As this was Facebook, Cathay's page was soon deluged with angry people complaining about this, along with a few who sought to defend Cathay Pacific for being a business and therefore immune to any concerns about corporate responsibility. Oh, and one genius who said that they shouldn't help anyone come to Hong Kong because then there'd be a mob of homeless, jobless foreigners to feed.
think about the consequences of free flights, people will take advantage of it and all go to HK for holiday some will use it as an escape to find a new life, those people usually have no money, hence they will stuck in HK, can't find work, they will be stranded in HK and become homeless, unemployment goes up, crime rates up, and who are you going to blame after that? the government?
(Seeing as Cathay's super cheap emergency fare was directed at getting people back to Hong Kong you might very well assume they were residents, and this guy was both uncharitable and illiterate.) Maybe Cathay Pacific will be perturbed by the outcry, although unlike the Hong Kong government last week, they can't retaliate with pepper spray when their offer is unappreciated.

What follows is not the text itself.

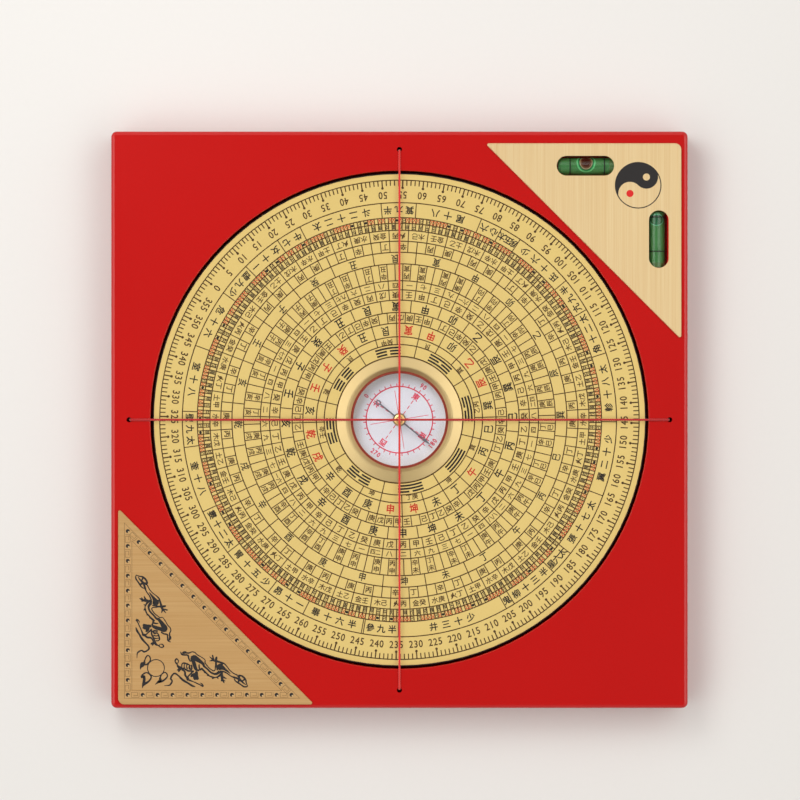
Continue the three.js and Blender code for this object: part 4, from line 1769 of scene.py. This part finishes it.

There are other factors to consider. Cathay might be using extra planes to fly to Japan (but then it's unlikely many people are flying into Japan right now, and I expect most of the seats were sold on a non-refundable basis, so the operating cost argument seems specious). Or there might be lots of extra risk involved, but then you might think if that were the case, it would be irresponsible to be flying people around when maybe they'd be safer on the ground.  It doesn't seem clear that you should be just putting the price up and profiting from the situation.

As I said yesterday, we have to remain level headed.  I mentioned this to somebody on the way in to the office today, and she pulled out her phone to show me a text she'd received:
BBC, Japan govt confirms radiation leak at Fukushima nuclear plants. Asian countries should take necessary precautions. If rain comes, remain indoors first 24hrs. Close doors & windows. Swab neck skin with betadine where thyroid area is, radiation hits thyroid first. Take extra precautions. Radiation may hit Phil at startng 4pm today. Pls send to your loved ones.
At first glance it looked like something from the BBC, except when I checked the BBC's website, I saw no such thing, and the BBC isn't noted for badly written texts about disasters. Of course, it was a hoax, and one that's doing the rounds in Hong Kong and the Philippines, preying on people's fear of nuclear something-or-other, and muddling up rubbing antiseptics on your thyroid with taking iodine supplements. I hope the person who started it was just misguided, but it feels more like something terribly malicious, as if it wasn't enough for what's going on, somebody has to spread more fear and worry.

And then you start to doubt everyone's motives, to the point that I worried that being shown this text was some sort of 'I-told-you-so', somehow demonstrating that I was being hubristic by trying to remain calm and not talk about the radiation like it was impossible to deal with, when any reasonable person should be wailing in despair and rubbing betadine on their skin, lamenting the destruction of Japan forever. Really, this isn't bringing out the best in me either.

But nobody here knows that much. When some journalists flew into Hong Kong airport last night, they were met by a team of officials in full hazmat gear, checking them for radioactivity. Which might have made a tiny bit of sense as they'd flown in from covering the situation in Japan, but they were on a commercial flight and they had been sitting next to other passengers for three or four hours, none of whom got checked. Which makes you wonder if we're thinking about it as some kind of magical, unfathomable thing that we just can't deal with rationally.

And still we don't act like we don't know. I'm not a scientist by training - most of my knowledge of nuclear reactors comes from reading Wikipedia, for goodness' sake, but then I find myself talking to somebody with a physics degree and neither of us can remember the difference between alpha and beta particles, or clearly explain how isotopes form. Maybe I should ask my brother (he's the member of the family who's published articles about the separation of radioactive isotopes from other material, after all) but he's not responding to email at the moment...

And then there's news that an explosion may have cracked a containment vessel in one of the reactors. So now is it time to start rubbing the betadine in? Or do we continue to accept we're not really sure what's going on?  Humans are meant to be rational animals - at a time like this, for those of us looking at Fukushima from a distance, it would be better to be a bit more rational and a bit more humane.